With the Trojan War about to begin, Peleus calls back the boys, thinking that Achilles will lead an army from his kingdom. Thetis carries her son off to Scyros instead, wishing to break up the youths’ relationship and prevent Achilles from fighting. She forces him into a liaison with Deidameia, princess of Scyros, who later gives birth to Achilles’ son, Neoptolemus. Patroclus follows Achilles to Scyros. Although Thetis has made Achilles disguise himself as a girl, Odysseus arrives and, tricking Achilles into revealing himself, they head off to war.

Miller has chosen the relationship between Achilles and Patroclus as the focus of The Song of Achilles. Through their story, the character of Achilles is revealed, good and bad. We come to understand Achilles’ intense concern with the acknowledgement of his honor and recognition of his worth that leads him to withdraw from battle to demonstrate just how valuable he is.

The author creates a sympathetic character in Patroclus, who narrates the novel. In the Iliad, his life is not given much attention — his importance is in his death which brings a grief-stricken, raging Achilles back into battle. In The Song of Achilles, Patroclus is significant not only in relation to Achilles, but as the lens through which we see the other players.

The medicine and surgery that Patroclus learned under Chiron’s tutelage become useful during the war, and he earns respect from the soldiers because of his skill. He knows that he will never become a warrior and leader like Achilles, whose gifts come from the gods, but he recognizes that he can influence Achilles to use that power to protect others. Having asked Achilles to claim Briseis as a prize in order to save her from rape by Agamemnon, Patroclus befriends her. He keeps urging Achilles to claim the young women who are to be distributed as prizes, until Achilles gets a reputation for insatiable lust with his need to have a new large tent to contain all the girls (whom he does not touch). The story of the friendship between Patroclus and Briseis is moving, becoming all the more poignant when Agamemnon seizes her to compensate for the loss of his own prize, Chryseis. The taking of Achilles’ prize, with its insult to his honor and status, is the cause of his furious withdrawal from battle. Patroclus, to protect Briseis, confronts Agamemnon and risks Achilles’ wrath.

Miller keeps close to the traditional interpretation of the major figures of the Trojan War, fleshing out those who are essential to her story. The portrayals of Odysseus and Agamemnon are especially well done, giving a sense of their personalities as well as their roles in the story. She has been freer in presenting some of the characters, such as Patroclus and Briseis, who have not been as fully developed in other works. Thetis, seen through Patroclus’ eyes, becomes a chilling figure — a controlling mother who tries to shape her son’s life and hates Patroclus for being part of it.

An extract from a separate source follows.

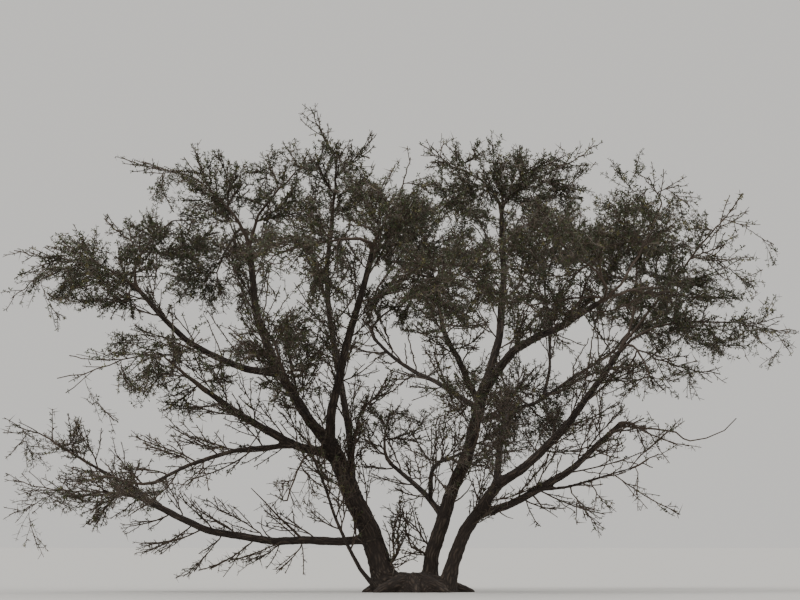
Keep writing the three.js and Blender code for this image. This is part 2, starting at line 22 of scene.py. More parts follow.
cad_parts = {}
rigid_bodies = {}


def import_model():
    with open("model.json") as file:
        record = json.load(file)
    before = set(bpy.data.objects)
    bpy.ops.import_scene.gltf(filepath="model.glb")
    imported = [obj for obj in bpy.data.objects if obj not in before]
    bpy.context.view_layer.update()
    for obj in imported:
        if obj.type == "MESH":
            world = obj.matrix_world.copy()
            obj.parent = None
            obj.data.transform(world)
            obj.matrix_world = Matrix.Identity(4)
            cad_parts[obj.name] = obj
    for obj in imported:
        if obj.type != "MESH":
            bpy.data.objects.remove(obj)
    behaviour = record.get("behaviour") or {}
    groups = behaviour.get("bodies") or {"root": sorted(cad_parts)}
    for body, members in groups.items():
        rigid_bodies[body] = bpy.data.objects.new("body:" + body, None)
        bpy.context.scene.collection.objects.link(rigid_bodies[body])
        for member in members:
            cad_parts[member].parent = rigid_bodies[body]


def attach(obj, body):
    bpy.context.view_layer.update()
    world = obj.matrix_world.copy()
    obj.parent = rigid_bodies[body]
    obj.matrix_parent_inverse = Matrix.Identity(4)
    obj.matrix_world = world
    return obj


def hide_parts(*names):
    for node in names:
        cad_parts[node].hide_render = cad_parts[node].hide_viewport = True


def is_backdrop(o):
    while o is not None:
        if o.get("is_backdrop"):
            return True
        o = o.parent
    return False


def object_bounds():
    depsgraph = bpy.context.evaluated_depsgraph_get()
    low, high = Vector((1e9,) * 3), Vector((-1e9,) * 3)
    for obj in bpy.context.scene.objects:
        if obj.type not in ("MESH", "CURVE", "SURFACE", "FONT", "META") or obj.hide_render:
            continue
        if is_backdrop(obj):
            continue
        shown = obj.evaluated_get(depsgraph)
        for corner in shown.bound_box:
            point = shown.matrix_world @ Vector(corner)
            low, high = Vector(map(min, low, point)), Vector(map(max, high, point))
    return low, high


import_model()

Particularly satisfying is the ending of the novel, which, given the confines of a story that has both of its major characters dead before it ends, is quite a remarkable achievement.

The Trojan War has been a popular subject through the ages. From Aeschylus and Euripides through Boccaccio, Chaucer, Shakespeare, Racine and others to Jean Giraudoux and Barry Unsworth in more recent times, aspects of the tale have been told and retold.

The Song of Achilles joins a venerable tradition. Taking an ancient story, it interprets the milieu and culture from which it arose, presenting the material through a modern sensibility. It should be read and enjoyed for itself, but if Madeline Miller’s novel sends the reader back to Homer and his successors, she is to be thanked for that as well.